Full employment is which all available labour resources are being used in the most economically efficient way. Full employment embodies the highest amount of skilled and unskilled labour that could be employed within an economy at any given time. The remaining unemployment is frictional.
A balanced balance of payments
A balanced balance of payments is exports minus imports for the country.
However there can also be conflicts between these objectives, as healthy growth and low inflation can cause economies to grow too quickly and demand exceeds supply leading to a rise in prices. Lower interest rates will lead to an increase in consumer and business capital spending both of which increases national income. Since investment spending results in a larger capital stock, then incomes in the future will also be higher through the impact on LRAS (Long run aggregate supply). To keep inflation low the government uses tools like high interest rates which can deter economic growth which slows down peoples' spending expenditure and should keep a constant supply line as seen by the diagram below.
Supply-side economic policies are mainly micro-economic policies designed to improve the supply-side potential of an economy, make markets and industries operate more efficiently and thereby contribute to a faster rate of growth of real national output. There are two broad approaches to the supply-side. Firstly policies focused on product markets where goods and services are produced and sold to consumers and secondly supply-side policies applied to the labour market - a factor market where labour is bought and sold.

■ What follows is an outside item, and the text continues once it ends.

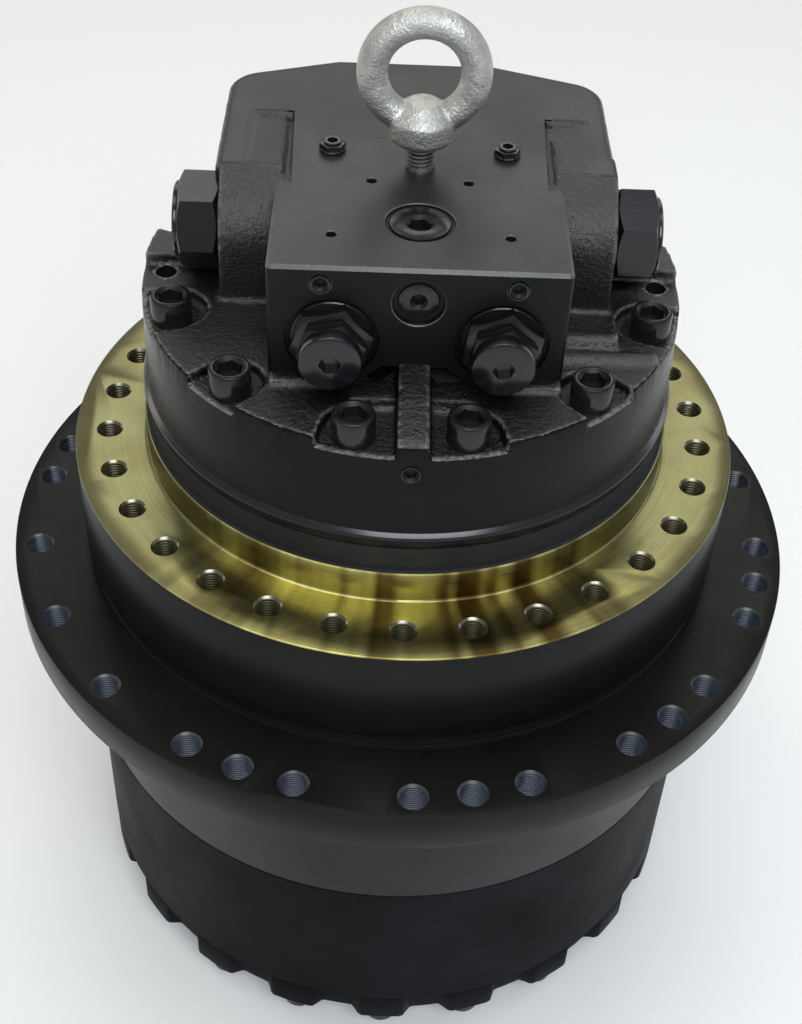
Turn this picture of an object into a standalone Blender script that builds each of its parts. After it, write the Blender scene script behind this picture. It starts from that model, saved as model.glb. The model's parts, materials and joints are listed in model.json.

There are certain factors that influence the government's ability to achieve their objectives. The country needs the production of factors available to produce goods and services. This requires resources also known as 'factor inputs available' in the production process. Economic resources are scarce relative to the infinite needs and wants of people and businesses operating in the economy. It is important to use these resources efficiently in order to maximise the output that can be produced from them. Economists make a distinction between three types of resources which are land, labour and capital. Technology also influences the government as it is required in everyday usage i.e. internet. We need to use the internet in various organisations may it be sending emails from our phones (3/4g) or even just going into the job centre looking for work which is all done over a network. The government needs to ensure our technology is keeping up with the world's demands but not at a cost which could harm the public for having these services. Technology can also help the U.K trade with other countries but the government needs to ensure that we do not outsource all off our work as this could affect us in time as we would not have anything to offer to other countries and would harm our employment. The government would have to find other type of employment for people or risk losing them to other countries which could lead to a loss in taxes and skilled workers. The main problems of managing the macro economy are several factors. These factors could be inaccurate economic data as all of the main macroeconomic indicators are subject to a margin of error. They rely on statistical data collected from tax returns and surveys and data is often revised many months after its first release. The government sometimes have conflicting policy objectives which aggregate demand may reduce unemployment in the short term but initiate a period of higher inflation and exacerbate the current account of the balance of payments. The Government might under-estimate or exaggerate the potential impact of an economics to either the demand or supply-side of the economy and therefore apply too little or too much of a policy response. Monetary policy is often seen as something of a blunt policy instrument - affecting all sectors of the economy although in different ways and with a variable impact.
In contrast, fiscal policy can be targeted to affect certain groups e.g. increases in means-tested benefits for low income households, reductions in the rate of corporation tax for small-medium sized enterprises, investment allowances for businesses in certain regions. The impact of increased government spending is felt as soon as the spending takes place and cuts in direct and indirect taxation feed through into the economy pretty quickly. However, considerable time may pass between the decision to adopt a government spending programme and its implementation. In recent years, the government has undershot on its planned spending, partly because of problems in attracting sufficient extra staff into key public services such as transport, education and health.
The government also has to keep spending throughout the country otherwise we would have a stand still on spending and businesses would close which would result in losses in taxes and VAT. The companies who survive the downturn could possibly go onto buy their competition up which if they had enough money give them anything from monopolistic competition to the monopoly as we see in today's market with Currys Pc World who know owns the monopoly in its sector.
In conclusion I feel it is a tough balance for the government to make a fair and effective balance when it comes to the economic policies as they can only presume the outcomes providing everything goes to the government's schedule otherwise they need to relook at their policies again.